_Aim of the exercise:_
Reproduce all entries verbatim, with nothing added or dropped.

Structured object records
::::::::
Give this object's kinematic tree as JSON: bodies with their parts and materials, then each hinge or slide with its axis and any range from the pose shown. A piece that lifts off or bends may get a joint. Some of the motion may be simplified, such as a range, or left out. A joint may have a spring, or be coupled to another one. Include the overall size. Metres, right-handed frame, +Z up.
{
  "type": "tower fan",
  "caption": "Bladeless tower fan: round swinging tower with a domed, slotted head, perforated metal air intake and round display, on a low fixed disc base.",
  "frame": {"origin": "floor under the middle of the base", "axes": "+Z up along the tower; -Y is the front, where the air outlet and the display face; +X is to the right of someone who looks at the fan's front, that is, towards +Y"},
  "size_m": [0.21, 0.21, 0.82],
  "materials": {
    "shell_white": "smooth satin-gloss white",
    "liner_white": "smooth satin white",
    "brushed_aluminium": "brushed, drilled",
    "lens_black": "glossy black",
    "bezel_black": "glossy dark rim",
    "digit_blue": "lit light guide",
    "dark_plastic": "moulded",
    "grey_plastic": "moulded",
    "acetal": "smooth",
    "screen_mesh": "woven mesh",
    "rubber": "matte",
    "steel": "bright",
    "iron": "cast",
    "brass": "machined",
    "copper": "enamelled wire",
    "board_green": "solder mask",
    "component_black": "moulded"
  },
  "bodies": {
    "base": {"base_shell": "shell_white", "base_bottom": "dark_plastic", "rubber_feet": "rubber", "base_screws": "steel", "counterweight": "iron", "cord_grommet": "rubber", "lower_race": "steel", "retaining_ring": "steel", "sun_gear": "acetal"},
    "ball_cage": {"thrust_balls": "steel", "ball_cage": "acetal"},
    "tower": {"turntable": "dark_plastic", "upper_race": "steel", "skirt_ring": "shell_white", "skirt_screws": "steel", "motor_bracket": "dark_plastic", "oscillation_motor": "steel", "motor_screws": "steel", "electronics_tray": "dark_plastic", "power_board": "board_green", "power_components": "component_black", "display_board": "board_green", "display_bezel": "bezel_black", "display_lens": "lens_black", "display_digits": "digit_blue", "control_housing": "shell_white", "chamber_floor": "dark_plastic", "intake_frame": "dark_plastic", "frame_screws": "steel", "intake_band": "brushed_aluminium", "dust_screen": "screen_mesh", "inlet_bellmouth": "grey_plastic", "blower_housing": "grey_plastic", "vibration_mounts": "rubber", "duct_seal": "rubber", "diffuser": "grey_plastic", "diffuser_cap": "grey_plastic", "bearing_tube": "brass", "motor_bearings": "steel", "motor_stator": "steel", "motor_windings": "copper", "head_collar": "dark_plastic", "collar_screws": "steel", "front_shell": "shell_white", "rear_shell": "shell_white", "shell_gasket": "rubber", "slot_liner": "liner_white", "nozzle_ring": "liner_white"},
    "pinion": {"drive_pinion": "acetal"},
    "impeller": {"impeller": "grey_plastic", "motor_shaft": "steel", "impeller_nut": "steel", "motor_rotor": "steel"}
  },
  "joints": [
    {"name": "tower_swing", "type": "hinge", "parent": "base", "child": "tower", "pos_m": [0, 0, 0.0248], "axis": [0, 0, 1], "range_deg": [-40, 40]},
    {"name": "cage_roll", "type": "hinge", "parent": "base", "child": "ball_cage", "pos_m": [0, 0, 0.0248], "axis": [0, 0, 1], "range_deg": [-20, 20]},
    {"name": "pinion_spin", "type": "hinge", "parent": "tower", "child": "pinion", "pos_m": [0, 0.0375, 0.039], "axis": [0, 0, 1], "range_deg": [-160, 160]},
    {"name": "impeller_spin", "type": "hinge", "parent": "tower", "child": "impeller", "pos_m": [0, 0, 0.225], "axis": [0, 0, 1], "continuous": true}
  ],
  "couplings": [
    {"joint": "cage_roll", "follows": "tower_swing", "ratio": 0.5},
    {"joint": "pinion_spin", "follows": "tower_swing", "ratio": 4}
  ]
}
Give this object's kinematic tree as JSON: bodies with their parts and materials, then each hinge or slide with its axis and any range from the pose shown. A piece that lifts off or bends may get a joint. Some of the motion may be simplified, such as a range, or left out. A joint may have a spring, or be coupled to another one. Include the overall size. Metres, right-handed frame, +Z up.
::::::::
_Full output:_
Give this object's kinematic tree as JSON: bodies with their parts and materials, then each hinge or slide with its axis and any range from the pose shown. A piece that lifts off or bends may get a joint. Some of the motion may be simplified, such as a range, or left out. A joint may have a spring, or be coupled to another one. Include the overall size. Metres, right-handed frame, +Z up.
{
  "type": "tower fan",
  "caption": "Bladeless tower fan: round swinging tower with a domed, slotted head, perforated metal air intake and round display, on a low fixed disc base.",
  "frame": {"origin": "floor under the middle of the base", "axes": "+Z up along the tower; -Y is the front, where the air outlet and the display face; +X is to the right of someone who looks at the fan's front, that is, towards +Y"},
  "size_m": [0.21, 0.21, 0.82],
  "materials": {
    "shell_white": "smooth satin-gloss white",
    "liner_white": "smooth satin white",
    "brushed_aluminium": "brushed, drilled",
    "lens_black": "glossy black",
    "bezel_black": "glossy dark rim",
    "digit_blue": "lit light guide",
    "dark_plastic": "moulded",
    "grey_plastic": "moulded",
    "acetal": "smooth",
    "screen_mesh": "woven mesh",
    "rubber": "matte",
    "steel": "bright",
    "iron": "cast",
    "brass": "machined",
    "copper": "enamelled wire",
    "board_green": "solder mask",
    "component_black": "moulded"
  },
  "bodies": {
    "base": {"base_shell": "shell_white", "base_bottom": "dark_plastic", "rubber_feet": "rubber", "base_screws": "steel", "counterweight": "iron", "cord_grommet": "rubber", "lower_race": "steel", "retaining_ring": "steel", "sun_gear": "acetal"},
    "ball_cage": {"thrust_balls": "steel", "ball_cage": "acetal"},
    "tower": {"turntable": "dark_plastic", "upper_race": "steel", "skirt_ring": "shell_white", "skirt_screws": "steel", "motor_bracket": "dark_plastic", "oscillation_motor": "steel", "motor_screws": "steel", "electronics_tray": "dark_plastic", "power_board": "board_green", "power_components": "component_black", "display_board": "board_green", "display_bezel": "bezel_black", "display_lens": "lens_black", "display_digits": "digit_blue", "control_housing": "shell_white", "chamber_floor": "dark_plastic", "intake_frame": "dark_plastic", "frame_screws": "steel", "intake_band": "brushed_aluminium", "dust_screen": "screen_mesh", "inlet_bellmouth": "grey_plastic", "blower_housing": "grey_plastic", "vibration_mounts": "rubber", "duct_seal": "rubber", "diffuser": "grey_plastic", "diffuser_cap": "grey_plastic", "bearing_tube": "brass", "motor_bearings": "steel", "motor_stator": "steel", "motor_windings": "copper", "head_collar": "dark_plastic", "collar_screws": "steel", "front_shell": "shell_white", "rear_shell": "shell_white", "shell_gasket": "rubber", "slot_liner": "liner_white", "nozzle_ring": "liner_white"},
    "pinion": {"drive_pinion": "acetal"},
    "impeller": {"impeller": "grey_plastic", "motor_shaft": "steel", "impeller_nut": "steel", "motor_rotor": "steel"}
  },
  "joints": [
    {"name": "tower_swing", "type": "hinge", "parent": "base", "child": "tower", "pos_m": [0, 0, 0.0248], "axis": [0, 0, 1], "range_deg": [-40, 40]},
    {"name": "cage_roll", "type": "hinge", "parent": "base", "child": "ball_cage", "pos_m": [0, 0, 0.0248], "axis": [0, 0, 1], "range_deg": [-20, 20]},
    {"name": "pinion_spin", "type": "hinge", "parent": "tower", "child": "pinion", "pos_m": [0, 0.0375, 0.039], "axis": [0, 0, 1], "range_deg": [-160, 160]},
    {"name": "impeller_spin", "type": "hinge", "parent": "tower", "child": "impeller", "pos_m": [0, 0, 0.225], "axis": [0, 0, 1], "continuous": true}
  ],
  "couplings": [
    {"joint": "cage_roll", "follows": "tower_swing", "ratio": 0.5},
    {"joint": "pinion_spin", "follows": "tower_swing", "ratio": 4}
  ]
}
Give this object's kinematic tree as JSON: bodies with their parts and materials, then each hinge or slide with its axis and any range from the pose shown. A piece that lifts off or bends may get a joint. Some of the motion may be simplified, such as a range, or left out. A joint may have a spring, or be coupled to another one. Include the overall size. Metres, right-handed frame, +Z up.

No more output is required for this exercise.